The main downtown area looks like its sister mega-cities around the world — traffic, high-rises, neon, haute-couture, first class hotels, tourists streaming everywhere and a several wonderful, well used, green spaces. We’ve paid everywhere in US dollars, and had change made to us in the same.
One odd reminder of the war, two blocks from the Notre Dame Cathedral — still in service for Vietnam’s 8% Roman Catholic population– is the Pittman apartment building, where the CIA was headquartered during the war, and from which desperate Vietnamese clambered up a ladder to board a helicopter readying to take off. Dutch photographer Hubert van Es captured it for posterity. It’s due to see the wrecker’s ball soon, but still stands.
The greatest part of the traffic are motor-bikes, usually with two, sometimes with three aboard. It is astounding to see it, much less be part of it, which we were for a 35 minute ride.
The sadness was to visit two memorials of the war. One, the Cu Chi cave complex, 45 miles north of Saigon, has been set up somewhat like a US Civil War park — with guides to walk us through parts of the largest tunnel complex in Vietnam, where the Viet Cong stubbornly took everything the Big Red One (First Infantry Division, US Army) could hurl at them, along with several million tons of bombs.
We stooped and crawled through a few of the tunnels where men lived by day and appeared to fight by night.
The second stop was at the more museum like building with three floors, mostly of photographs.
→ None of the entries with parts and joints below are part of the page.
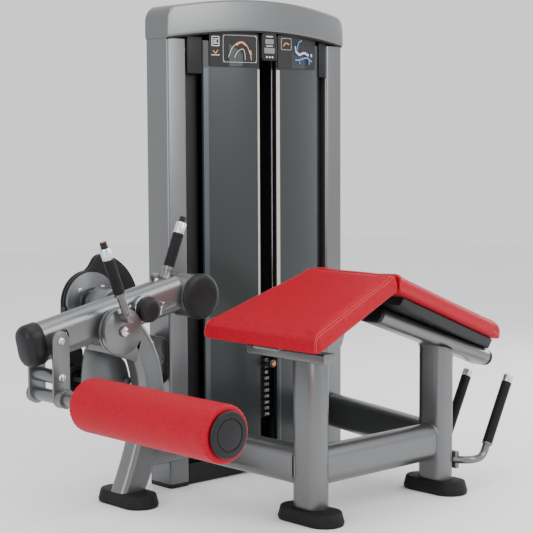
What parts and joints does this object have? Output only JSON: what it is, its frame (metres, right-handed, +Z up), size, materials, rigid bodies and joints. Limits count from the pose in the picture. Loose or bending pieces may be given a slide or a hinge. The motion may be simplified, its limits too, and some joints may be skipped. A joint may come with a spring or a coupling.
{
  "type": "lying leg curl",
  "caption": "Prone leg curl machine: angled two-part bench, lever arm with roller and counterweight, and an arched weight tower driven by a belt.",
  "frame": {"origin": "middle of the machine's footprint, on the floor", "axes": "+X from the roller end towards the head end, +Y from the bench towards the weight tower, +Z up"},
  "size_m": [1.5953, 1.1, 1.6028],
  "materials": {
    "silver_paint": "metallic silver powder coat, satin",
    "aluminium": "polished",
    "black_rubber": "matt, fine texture",
    "red_vinyl": "satin grained vinyl with double light stitching",
    "dark_plastic": "moulded, satin",
    "chrome": "polished",
    "plate_steel": "black powder coat, satin",
    "smoked_shroud": "smoked, semi-gloss",
    "orange_plastic": "gloss",
    "belt_rubber": "matt, ribbed"
  },
  "bodies": {
    "frame": {"front_post": "silver_paint", "head_post": "silver_paint", "bench_rail": "silver_paint", "tower_rail": "silver_paint", "tower_brace": "silver_paint", "side_leg": "silver_paint", "thigh_pad_bracket": "silver_paint", "pad_support_tube": "silver_paint", "head_handle_bar": "silver_paint", "left_column": "silver_paint", "right_column": "silver_paint", "tower_cap": "silver_paint", "column_pulley_hanger": "silver_paint", "idler_plate": "silver_paint", "shaft_bush": "aluminium", "stop_bumper": "black_rubber", "front_foot": "black_rubber", "head_foot": "black_rubber", "side_foot": "black_rubber", "head_grip_near": "black_rubber", "head_grip_far": "black_rubber", "thigh_pad": "red_vinyl", "chest_pad": "red_vinyl", "chest_pad_tray": "dark_plastic", "tower_base": "dark_plastic", "rear_shroud": "dark_plastic", "rep_counter": "dark_plastic", "idler_cover": "dark_plastic", "column_pulley_cover": "dark_plastic", "guide_rods": "chrome", "weight_stack": "plate_steel", "front_shroud_left": "smoked_shroud", "front_shroud_right": "smoked_shroud", "drive_belt": "belt_rubber", "stack_belt": "belt_rubber"},
    "lever_arm": {"lever_arm": "silver_paint", "arm_end_cap": "dark_plastic", "counterweight_cap": "dark_plastic", "pivot_shaft": "chrome", "shaft_knob": "dark_plastic", "cam": "dark_plastic", "arm_grip": "black_rubber", "arm_grip_collar": "aluminium"},
    "arm_button": {"arm_button": "dark_plastic"},
    "start_selector": {"start_selector": "silver_paint", "selector_grip": "black_rubber", "selector_collar": "aluminium"},
    "selector_button": {"selector_button": "orange_plastic"},
    "roller_carriage": {"carriage_front_plate": "silver_paint", "carriage_rear_plate": "silver_paint", "roller_axle": "silver_paint"},
    "roller": {"roller_pad": "red_vinyl", "roller_core": "dark_plastic"},
    "weight_lift": {"lifted_plates": "plate_steel"},
    "selector_pin": {"selector_pin": "chrome"},
    "idler_pulley": {"idler_pulley": "dark_plastic"},
    "column_pulley": {"column_pulley": "dark_plastic"},
    "top_pulley_left": {"top_pulley_left": "dark_plastic"},
    "top_pulley_middle": {"top_pulley_middle": "dark_plastic"}
  },
  "joints": [
    {"name": "arm_swing", "type": "hinge", "parent": "frame", "child": "lever_arm", "pos_m": [-0.38581, 0.24498, 0.638], "axis": [0, 1, 0], "range_deg": [0, 105]},
    {"name": "stack_lift", "type": "slide", "parent": "frame", "child": "weight_lift", "axis": [0, 0, 1], "range_m": [0, 0.19], "deforming": ["stack_belt"]},
    {"name": "pin_pull", "type": "slide", "parent": "weight_lift", "child": "selector_pin", "axis": [0, -1, 0], "range_m": [0, 0.06]},
    {"name": "idler_spin", "type": "hinge", "parent": "frame", "child": "idler_pulley", "pos_m": [-0.44881, 0.46998, 0.4], "axis": [0, 1, 0], "range_deg": [0, 290]},
    {"name": "column_pulley_spin", "type": "hinge", "parent": "frame", "child": "column_pulley", "pos_m": [-0.13581, 0.46998, 0.43], "axis": [0, 1, 0], "range_deg": [0, 220]},
    {"name": "top_pulley_left_spin", "type": "hinge", "parent": "frame", "child": "top_pulley_left", "pos_m": [-0.03581, 0.46998, 1.5], "axis": [0, 1, 0], "range_deg": [-220, 0]},
    {"name": "top_pulley_middle_spin", "type": "hinge", "parent": "frame", "child": "top_pulley_middle", "pos_m": [0.24419, 0.46998, 1.5], "axis": [0, 1, 0], "range_deg": [-220, 0]},
    {"name": "selector_turn", "type": "hinge", "parent": "lever_arm", "child": "start_selector", "pos_m": [-0.48319, 0.17598, 0.58152], "axis": [0, 1, 0], "range_deg": [-60, 0]},
    {"name": "selector_button_press", "type": "slide", "parent": "start_selector", "child": "selector_button", "axis": [0.3569, 0, -0.9341], "range_m": [0, 0.006], "stiffness_N_per_m": 600, "springref_m": -0.002},
    {"name": "arm_button_press", "type": "slide", "parent": "lever_arm", "child": "arm_button", "axis": [-0.3714, 0, -0.9285], "range_m": [0, 0.006], "stiffness_N_per_m": 600, "springref_m": -0.002},
    {"name": "carriage_tilt", "type": "hinge", "parent": "lever_arm", "child": "roller_carriage", "pos_m": [-0.69686, 0.24498, 0.57188], "axis": [0, 1, 0], "range_deg": [-30, 20]},
    {"name": "roller_spin", "type": "hinge", "parent": "roller_carriage", "child": "roller", "pos_m": [-0.69681, -0.18502, 0.407], "axis": [0, 1, 0], "continuous": true}
  ],
  "couplings": [
    {"joint": "stack_lift", "follows": "arm_swing", "m_per_rad": 0.0998},
    {"joint": "idler_spin", "follows": "arm_swing", "ratio": 2.712},
    {"joint": "column_pulley_spin", "follows": "arm_swing", "ratio": 2.0451},
    {"joint": "top_pulley_left_spin", "follows": "arm_swing", "ratio": -2.0451},
    {"joint": "top_pulley_middle_spin", "follows": "arm_swing", "ratio": -2.0451}
  ]
}
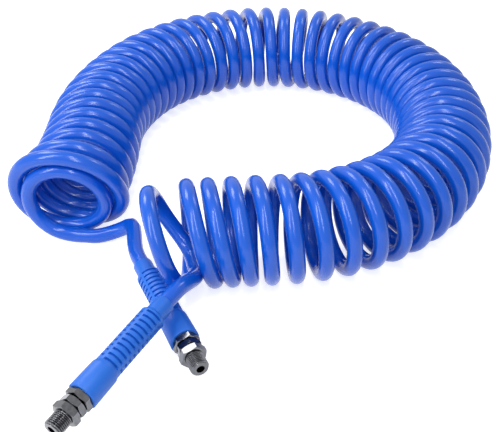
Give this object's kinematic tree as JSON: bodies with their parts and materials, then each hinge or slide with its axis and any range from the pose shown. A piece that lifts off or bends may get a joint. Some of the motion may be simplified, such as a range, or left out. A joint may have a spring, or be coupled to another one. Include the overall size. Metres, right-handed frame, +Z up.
{
  "type": "coiled air hose",
  "caption": "Spiral polyurethane air hose lying in a C, with a slotted bend sleeve and a swivelling male threaded fitting on each end.",
  "frame": {"origin": "middle of the lying hose's box in plan, on the floor it lies on", "axes": "+Z up; seen from the front, -Y side, the C of the coil opens toward the viewer's left and the two fittings point toward the viewer; +X to the viewer's right"},
  "size_m": [0.4082, 0.5522, 0.0865],
  "materials": {
    "hose": "glossy, slightly clear blue polyurethane",
    "sleeve": "satin blue moulded",
    "nickel": "bright nickel plate over turned brass",
    "washer": "matt black",
    "seal": "matt black",
    "spring_steel": "drawn wire"
  },
  "bodies": {
    "hose": {"hose_coil": "hose", "hose_tail_a": "hose", "hose_tail_b": "hose", "sleeve_a": "sleeve", "clamp_nut_a": "nickel", "insert_a": "nickel", "washer_a": "washer", "oring_a": "seal", "snap_ring_a": "spring_steel", "sleeve_b": "sleeve", "clamp_nut_b": "nickel", "insert_b": "nickel", "washer_b": "washer", "oring_b": "seal", "snap_ring_b": "spring_steel"},
    "swivel_a": {"swivel_a": "nickel"},
    "swivel_b": {"swivel_b": "nickel"}
  },
  "joints": [
    {"name": "swivel_a_spin", "type": "hinge", "parent": "hose", "child": "swivel_a", "pos_m": [-0.1207, -0.25913, 0.02037], "axis": [-0.5255, -0.8397, -0.1371], "continuous": true},
    {"name": "swivel_b_spin", "type": "hinge", "parent": "hose", "child": "swivel_b", "pos_m": [-0.05008, -0.19948, 0.01067], "axis": [0.4203, -0.9066, -0.0385], "continuous": true}
  ]
}
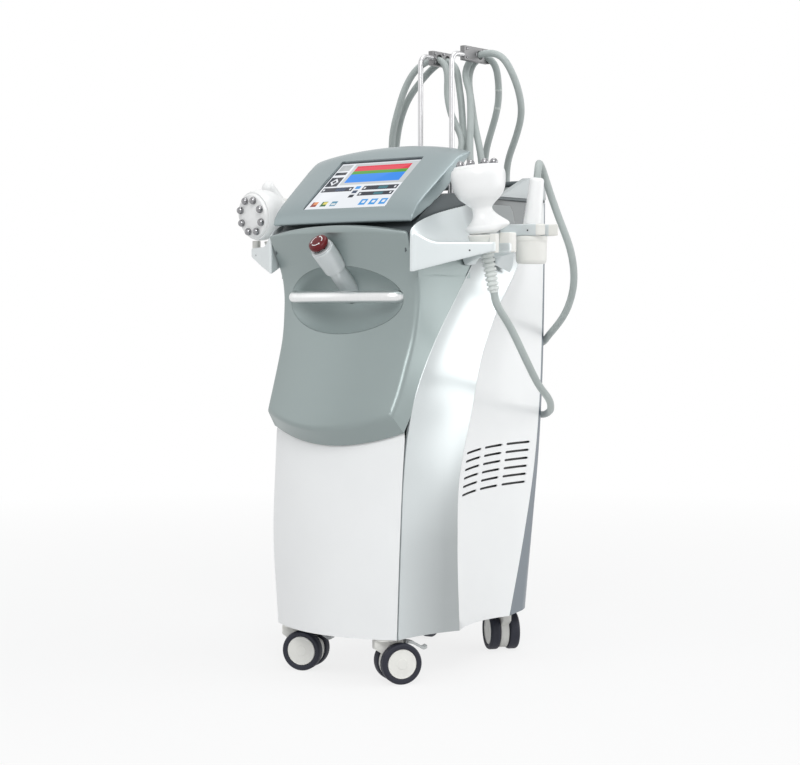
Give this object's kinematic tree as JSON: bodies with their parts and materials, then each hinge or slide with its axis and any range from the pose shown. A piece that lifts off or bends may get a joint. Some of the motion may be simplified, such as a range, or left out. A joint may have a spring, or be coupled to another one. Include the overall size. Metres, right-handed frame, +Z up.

Called The War Remnants Museum it displayed to a sober and silent crowd what the war had been for so many. The core of the exhibit is taken from a collection put together by photojournalists Tim Page and Horst Faas in a book called Requiem: By the Photographers Who Died in the Vietnam War.
Some of the indelible photographs of the war are included, by some of the great photojournalists. Page and Faas collected not only from their deceased friends’ work — Sean Flynn (son of Errol) and Dana Stone among them– but from North and South Vietnamese photographers as well.
So, 40 minutes or so was enough. Deep breathing and staring at the ceiling got me through a few sections. To school kids in the crowd it was ancient history, an opportunity to take a few photos and hang with their friends. The Vietnamese seem to have moved on — the greater part of the population knowing it, if at all, through stories of their elders.